(Object modeling scripts)
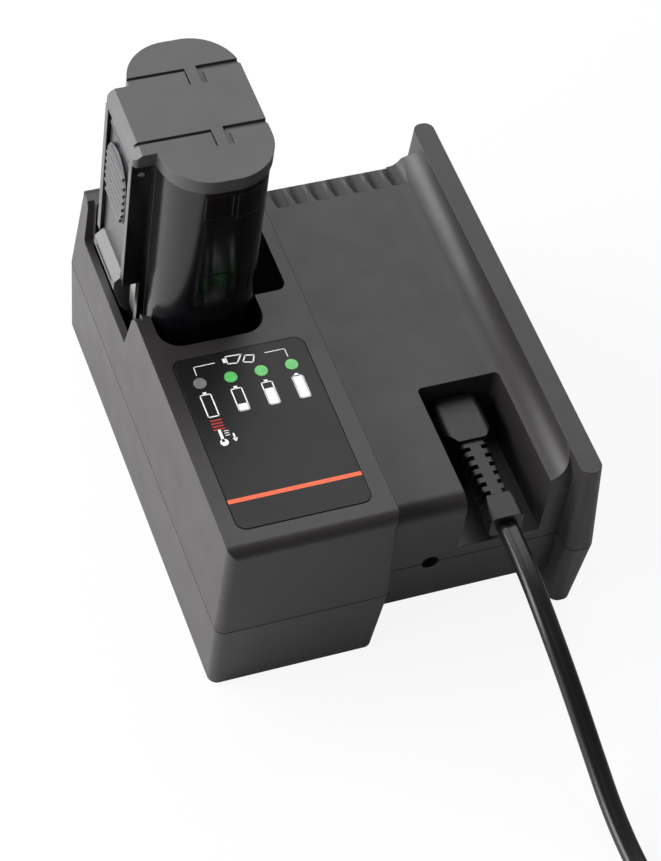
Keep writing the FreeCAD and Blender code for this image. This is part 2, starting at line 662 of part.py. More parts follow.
def contact_blades():
    x0, y0, x1, y1 = CONTACT_BLOCK
    floor = size("bay_floor")
    blades = []
    for k in range(4):
        x = x0 + 3.0 + 2.73 * k
        blades.append(box(x, y0 + 4, floor - 3, x + 0.8, y1 - 4, floor + 9))
    return Part.makeCompound(blades)


keep("mains_inlet", mains_inlet())
keep("inlet_pins", inlet_pins())
keep("dc_jack", dc_jack())
keep("dc_jack_pin", dc_jack_pin())
keep("housing_screws", housing_screws())
keep("contact_block", contact_block())
keep("contact_blades", contact_blades())

feet = []
for x, y in FEET:
    feet.append(prism(16, size("foot_radius"), size("foot_thick"), Vector(x, y, 0)))
keep("rubber_feet", Part.makeCompound(feet))

# The battery: case, lid, cells and latch
BX0 = size("battery_left")
BX1 = BX0 + size("battery_width")
BY0 = size("battery_front")
BY1 = BY0 + size("battery_length")
BZ0 = size("battery_bottom")
CAP_Z = size("battery_top") - size("cap_thick")
MID_X = (BX0 + BX1) / 2
MID_Y = (BY0 + BY1) / 2
LY0 = size("latch_front")
LY1 = LY0 + size("latch_length")
LX = BX0 - size("latch_out")
POCKET = (13.6, 97.6, 31.4, 120.4)
CELL_Z = BZ0 + 14.0 + size("battery_wall") + 0.3


def battery_outline(grow, z0, z1):
    return rounded_block(BX0 - grow, BY0 - grow, BX1 + grow, BY1 + grow, size("battery_corner") + grow, z0, z1)


def battery_case():
    """Tall tub with a plug well below, and rails that guard the latch."""
    wall = size("battery_wall")
    case = battery_outline(0, BZ0, CAP_Z)
    case = case.cut(battery_outline(-wall, BZ0 + wall, CAP_Z + 1))
    x0, y0, x1, y1 = POCKET
    well_top = BZ0 + 14.0
    case = case.fuse(box(x0 - wall, y0 - wall, BZ0, x1 + wall, y1 + wall, well_top + wall))
    case = case.cut(box(x0, y0, BZ0 - 1, x1, y1, well_top))
    rail = size("rail_width")
    for y in (LY0, LY1 - rail):
        case = case.fuse(box(LX, y, size("latch_foot"), BX0 + wall, y + rail, CAP_Z))
        case = case.fuse(box(size("bay_left") + 0.6, y, PARTING + 1.5, BX0 + wall, y + rail, size("latch_foot")))
    for y in (LY0, LY1 - rail):
        case = case.cut(latch_axis(1.02, y - 1, y + rail + 1))
    inner = battery_outline(-wall, BZ0 + wall, CAP_Z + 1)
    inner = inner.cut(box(x0 - wall, y0 - wall, BZ0, x1 + wall, y1 + wall, well_top + wall))
    case = case.cut(inner)
    y0, y1, z0, z1 = SIDE_CONTACT
    return case.cut(box(BX0 - 0.4, y0, z0, BX0 + 0.6, y1, z1))


SIDE_CONTACT = (102.5, 108.5, 52.0, 66.0)
LATCH_PIVOT = Vector(1.6, 0, CAP_Z - 4.6)


def latch_axis(radius, y0, y1):
    return rod(radius, y1 - y0, LATCH_PIVOT + Vector(0, y0, 0), Vector(0, 1, 0))


def cap_groove(x0, y0, x1, y1):
    top = size("battery_top")
    return box(x0, y0, top - 0.8, x1, y1, top + 1)


def battery_cap():
    proud = size("cap_proud")
    top = size("battery_top")
    cap = battery_outline(proud, CAP_Z, top)
    bump = rounded_block(LX, LY0 - 1.2, BX0 + 12, LY1 + 0.6, 1.6, CAP_Z, top)
    cap = cap.fuse(bump).removeSplitter()
    slope = profile_solid([Vector(LX - 1, 0, top - 2.6), Vector(LX + 2.6, 0, top + 0.02),
                           Vector(LX + 2.6, 0, top + 2), Vector(LX - 1, 0, top + 2)], Vector(0, 300, 0))
    cap = cap.cut(slope)
    for y in (124.3, 99.8):
        grooves = [cap_groove(LX - 1 if y < 110 else BX0 - 1, y - 0.5, 23.0, y + 0.5),
                   cap_groove(22.6, y - 5.9, 23.1, y),
                   cap_groove(26.5, y - 0.9, BX1 + 2, y + 0.9),
                   cap_groove(26.5, y - 5.9, 28.1, y)]
        cap = cap.cut(grooves)
    plug = battery_outline(-size("battery_wall") - 0.1, CAP_Z - 2, CAP_Z)
    return cap.fuse(plug)


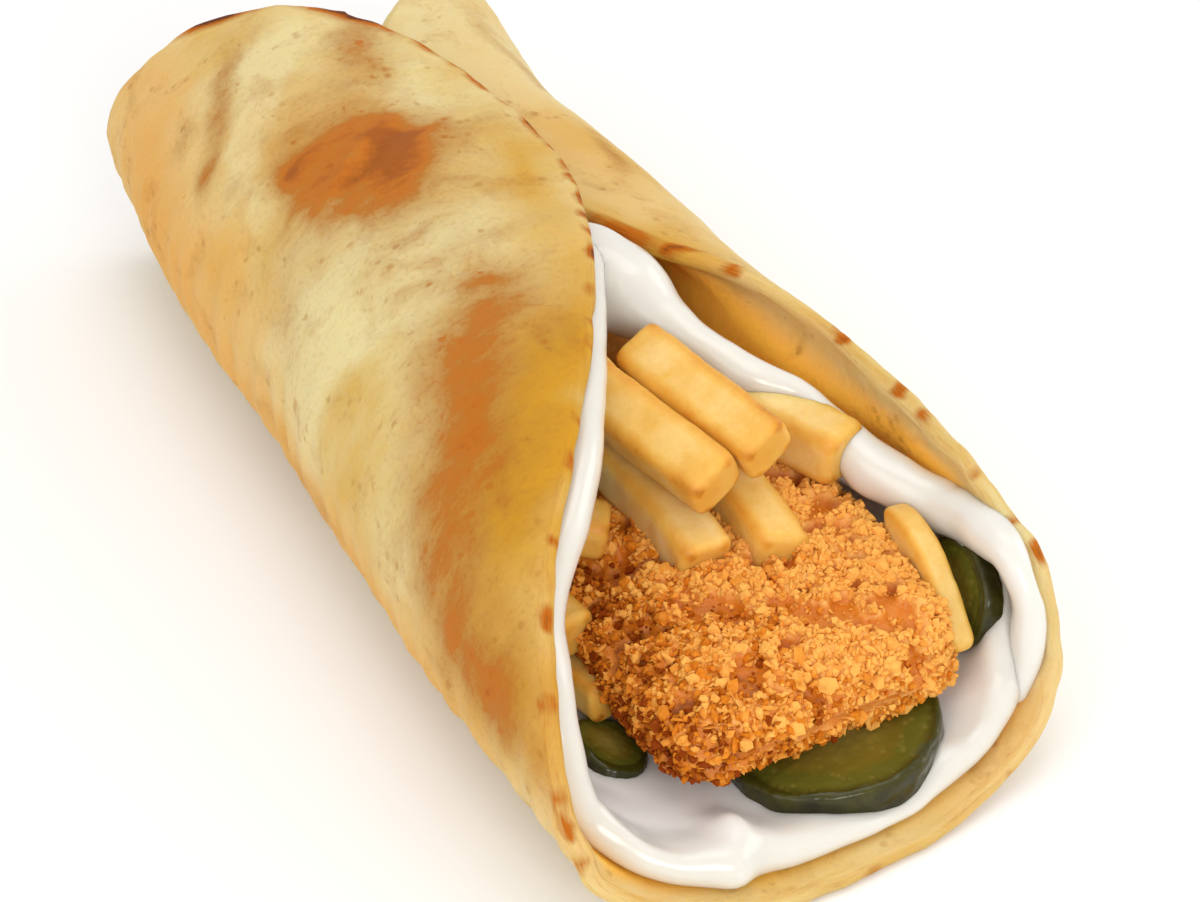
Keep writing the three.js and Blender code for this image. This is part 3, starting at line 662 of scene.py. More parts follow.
def make_flatbread(settings):
    """Flatbread: the sheet in polar form, laid on the roll and shifted outwards by its folds and grain."""
    angle, distance, depth, to_edge, side = bread_rows(settings)
    station, around = sheet_place(angle, distance)
    place = flat_points(station, around, side * BREAD_THICKNESS)
    outer = 1 - side
    rise = settings.relief / MM * bread_folds(station, around)
    rise = rise + bell(to_edge, EDGE_WAVES_WIDTH) * layered(place, "edge_waves")
    rise = rise + outer * layered(place, "bread_grain")
    shown = overlap_fade(station, around)
    rise = rise * underside_fade(station, around) * shown
    depth = depth + puffed(station, around, to_edge) * (side == 1)
    grid = in_roll(station, around, depth - rise + OVERLAP["sink"] * (1 - shown))
    grid[..., 2] = np.maximum(grid[..., 2], 0.0)

    swayed = station + layered(place, "toast_along"), around + layered(place, "toast_round")
    toast, pale, golden, blushed = (spots(places, *swayed) for places in (TOASTED, PALE, GOLDEN, BLUSHED))
    frayed = angle + layered(place, "fray")
    burnt = sum(
        amount * bell(frayed - at, spread) * bell(np.maximum(to_edge, 0), reach)
        for at, spread, reach, amount in BURNT_EDGE)
    rim = flat_points(angle * SPECKS["pitch"], to_edge * SPECKS["squeeze"])
    specks = SPECKS["strength"] * ease(SPECKS["start"], SPECKS["full"], layered(rim, "specks"))
    specks = specks * bell(to_edge - SPECKS["depth"], SPECKS["spread"])
    piece = write_skin("flatbread_crust", grid, {
        "toast": toast * outer, "pale": pale, "golden": golden, "blushed": blushed,
        "burnt": burnt * ease(0.9, 0.4, side) + specks * outer, "inside": side, "to_edge": to_edge,
        "sheet": flat_points(around, station, side * INNER_SHIFT) * MM})
    return settle_piece(piece, "flatbread", baked_flatbread(settings), "flatbread")


def baked_flatbread(settings):
    """Soft wheat flatbread baked on a hot plate: a dry, slightly leathery skin, pale where it puffed up and
    toasted where it touched the heat, with fine freckles and a faint oily shine. The right-hand side is
    painted paler as painted light, and the inner face a bright orange as a painted glow of light through the
    bread."""
    material = new_material("baked_flatbread")
    toasted, pale, golden, blushed, burnt, inside, to_edge = (attribute(material, label) for label in (
        "toast", "pale", "golden", "blushed", "burnt", "inside", "to_edge"))
    sheet = attribute(material, "sheet", "Vector")
    streaks = add_node(material, "ShaderNodeMapping", {"Vector": sheet, "Scale": (0.45, 1.0, 1.0)}).outputs[0]
    broad = noise(material, sheet, 26, detail=3.0)
    mottle = noise(material, streaks, 4.5, detail=7.0, roughness=0.66)
    blotch = noise(material, sheet, 10, detail=5.0, roughness=0.6, distortion=0.6)
    grain = noise(material, sheet, 1.1, detail=5.0, roughness=0.6)
    # The pale value carries painted light on the right-hand side as well as the crust's own paler places.
    light = times(material, mottle, 0.5, times(material, pale, 0.5, broad))
    base = ramp(material, light, (0.55, settings.warm), (1.0, settings.pale))
    for cover, tint in ((blushed, settings.blush), (golden, settings.golden)):
        base = blended(material, base, tint, times(material, cover, 0.85, clamped=True))
    # Painted glow: away from the rim the inner face takes a bright orange, its own colour and light shining
    # through it.
    band = remap(material, to_edge, 2.0, 7.5, interpolation="SMOOTHSTEP")
    base = blended(material, base, settings.inside, times(material, band, inside))

    uneven = remap(material, mottle, 0.3, 0.7, 0.65, 1.35)
    fleck = remap(material, grain, 0.5, 0.75, 0.0, 0.13)
    patchy = remap(material, blotch, 0.5, 0.72, 0.0, 0.2)
    dot = remap(material, cells(material, sheet, 3.2), 0.12, 0.3, 1.0, 0.0, "SMOOTHSTEP")
    picked = add_node(material, "ShaderNodeMath", {0: blotch, 1: 0.53}, operation="GREATER_THAN").outputs[0]
    freckle = times(material, dot, picked)
    toast = times(material, toasted, uneven, times(material, fleck, 1.0, patchy))
    toast = times(material, freckle, 0.16, toast)
    browned = ramp(
        material, toast, (0.38, settings.toast_light), (0.7, settings.toast_mid), (1.0, settings.toast_dark))
    colour = blended(material, base, browned, remap(material, toast, 0.04, 0.55, 0.0, 0.95))
    scorch = times(material, burnt, uneven)
    scorched = ramp(
        material, scorch, (0.15, settings.toast_light), (0.5, settings.toast_mid), (0.95, settings.scorch))
    colour = blended(material, colour, scorched, remap(material, scorch, 0.1, 0.45))
    return surface(
        material, colour, times(material, mottle, 1.6, grain), strength=0.6, depth=0.35,
        sink=0.5, sink_colours=(1.0, 0.55, 0.15), sink_depth=6.0,
        Roughness=0.6, IOR=1.45, Specular_IOR_Level=0.15)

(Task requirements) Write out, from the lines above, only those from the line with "Keep writing the three.js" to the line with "grid[..., 2] = np.maximum(grid[..., 2], 0.0)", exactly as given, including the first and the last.

(Task response)
Keep writing the three.js and Blender code for this image. This is part 3, starting at line 662 of scene.py. More parts follow.
def make_flatbread(settings):
    """Flatbread: the sheet in polar form, laid on the roll and shifted outwards by its folds and grain."""
    angle, distance, depth, to_edge, side = bread_rows(settings)
    station, around = sheet_place(angle, distance)
    place = flat_points(station, around, side * BREAD_THICKNESS)
    outer = 1 - side
    rise = settings.relief / MM * bread_folds(station, around)
    rise = rise + bell(to_edge, EDGE_WAVES_WIDTH) * layered(place, "edge_waves")
    rise = rise + outer * layered(place, "bread_grain")
    shown = overlap_fade(station, around)
    rise = rise * underside_fade(station, around) * shown
    depth = depth + puffed(station, around, to_edge) * (side == 1)
    grid = in_roll(station, around, depth - rise + OVERLAP["sink"] * (1 - shown))
    grid[..., 2] = np.maximum(grid[..., 2], 0.0)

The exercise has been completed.